Jean-Jacques Schuhl : une bien étrange "autofiction"...

Soudain Schuhl n'a plus à fictionnaliser la réalité, à romanciser son existence. Une hémorragie interne qui a asphyxié un moment le fonctionnement du cerveau va l'obliger à une certaine forme de composition et d'écriture.

Suite à cet accident qui l'envoie d'urgence à l'hopital, tout un théâtre surgit  en des blocs de réalité autonomes, étrangers à moi mais dont je faisais parti". Ils sont parfaitement construits quoique échappant à la maîtrise de celui qui les subit de son propre intérieur. Ces pans de réalité sont souvent menaçants et sauvages. Mais le réel du monde n'en est pas exclu dans le mystère d'une telle création.

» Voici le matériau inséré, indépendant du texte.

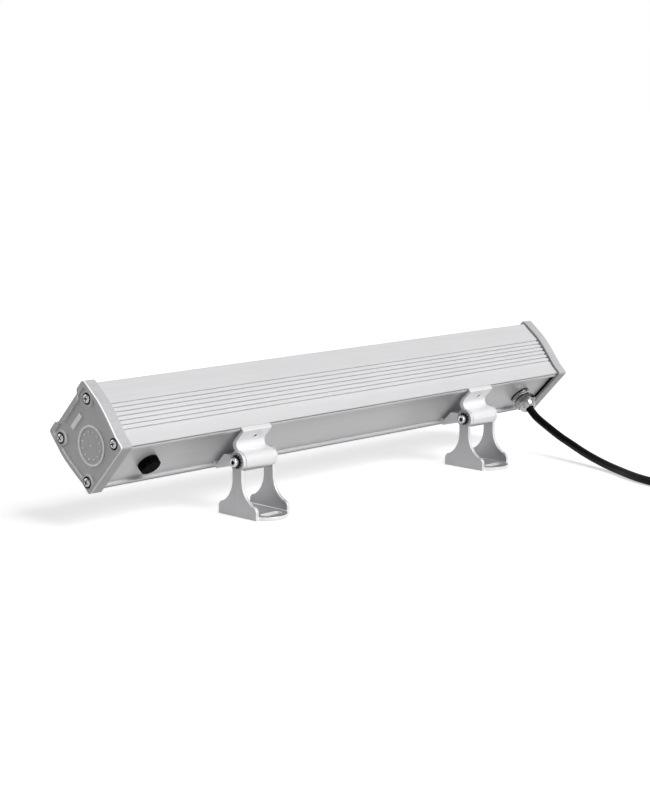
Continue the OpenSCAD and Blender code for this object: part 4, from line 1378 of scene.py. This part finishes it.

Schuhl laisse envoler ces fragments loin de tout effet d'autobiographie et sous couvert d'une autofiction mais d'un genre inédit et qui échappe en partie à son auteur. Il s'agit donc d'un livre d'un "deuxième type" où l'auteur fait de lui-même, à son corps défendant ou obligeant, sous des aspects surprenants, un personnage dont il devient le spectateur et néanmoins l'acteur plus ou moins consentant.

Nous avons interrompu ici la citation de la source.